【A】「エコアクション21」策定の背景
2015(平成27)年「国連持続可能な開発サミット」においてSDGsが、国連気候変動枠組条約第21回締約国会議(COP21)においてパリ協定が採択されました。
特にパリ協定においては、今世紀後半には温室効果ガスの排出量を実質ゼロとすることが目標とされ、わが国は2030年度までに、2013年度比で温室効果ガスを26%削減することを公約にしています。
大手企業はすでに環境経営を発展させ、環境法令の遵守や環境コミュニケーションといった取り組みを進化させているので、バリューチェーンの中にある中小企業も経営に環境への取り組みを位置づける必要があります。
国の政策としても「地球温暖化対策計画」【2016(平成28)年に閣議決定】においてエコアクション21のような「PDCAサイクルを備えた環境経営のためのマネジメントシステムの普及を進める」ことが求められています。
【B】「エコアクション21」の理念
保全された環境資源である自然資本を維持するという、人類の果たすべき義務を実践することで、従業員の資質が向上し、高い価値を有する事業者として評価され、信頼されることをゴールとした枠組みです。
【C】「エコアクション21」のメリット
(1)経営力が向上し、組織が活性化する
環境への取り組みを総点検することで、様々な経営データの把握が可能となます。環境経営に関する方針や目標を策定することで、計画性のある経営判断ができます。

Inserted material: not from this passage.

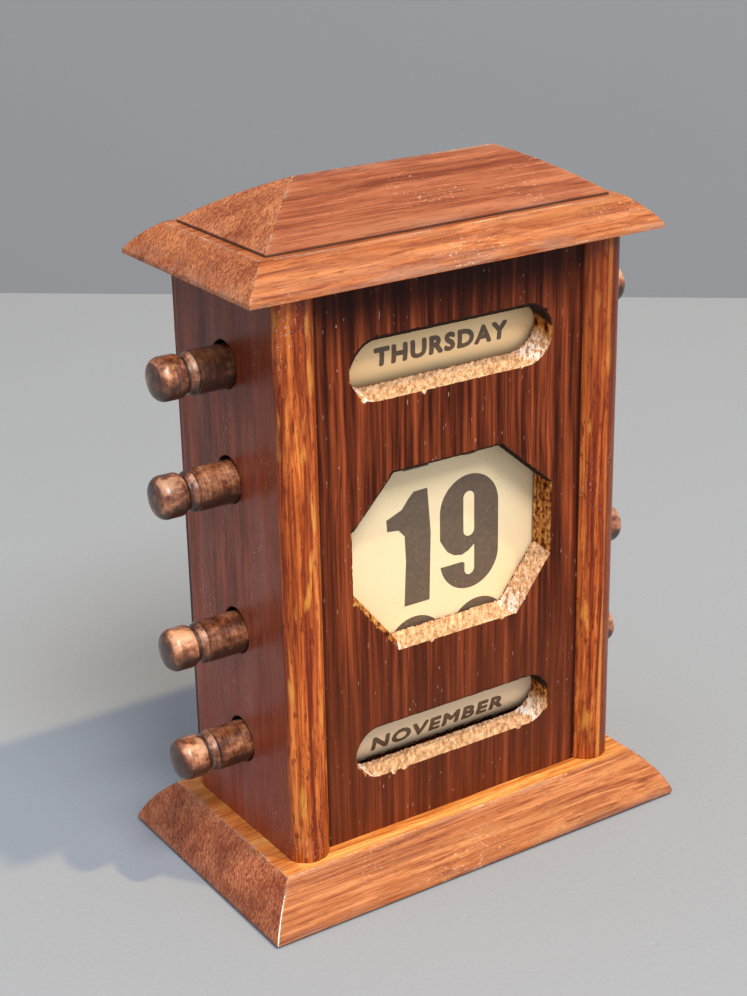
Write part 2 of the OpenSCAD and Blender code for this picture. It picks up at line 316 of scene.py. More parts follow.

具体的な行動を伴うので、組織内の相互理解と交流が進みます。
(2)顧客からの容貌に対応できる
大手企業がバリューチェーン全体として環境対応を求めてきた時に、その期待に応えることができる。
地方公共団体も環境への取り組みを進めることを積極的に支援しています。
(3)効果的効率的に取り組める
事業者の実務負担に配慮し、最小限の工数で効果を上げることができます。
〇必ず把握すべき環境負荷項目 … 二酸化炭素排出量、廃棄物排出量、水使用量
〇必ず取組むべき活動 … 省エネルギー、廃棄物の削減とリサイクル、節水、製品の環境性能の向上及びサービスの改善
(4)環境経営レポートの発信
環境経営レポートを作成し公表することで、関係者の相互理解が深まり、事業者に対する信頼を高めることができます。
(5)第3者による認証・登録制度のため、社会的信頼を得られる
環境省によって適合確認を受けているエコアクション21中央事務局による認証・登録制度なので社会的信頼があります。ロゴマークを使用した積極的なPRができます。
自治体からの補助や入札審査での加点を受けることができる場合やエコアクション21に取り組む事業者への金融機関による低利融資制度もあります。
【D】エコアクション21の特徴
(1)中小企業でも取り組みやすい
中小企業の実務負担にも配慮した、取り組みやすいP(計画)→D(実施)→C(確認)→A(見直し)の、いわゆるPDCAサイクルになっています。
(2)環境経営レポートの作成・公表
環境に配慮した経営を行っていることを示すツールであり、レポート作成を通して関係者とのコミュニケーションが活発となり経営の透明性も向上します。
(3)継続的な改善効果
継続的な改善の取り組みを念頭に置いた制度設計となっています。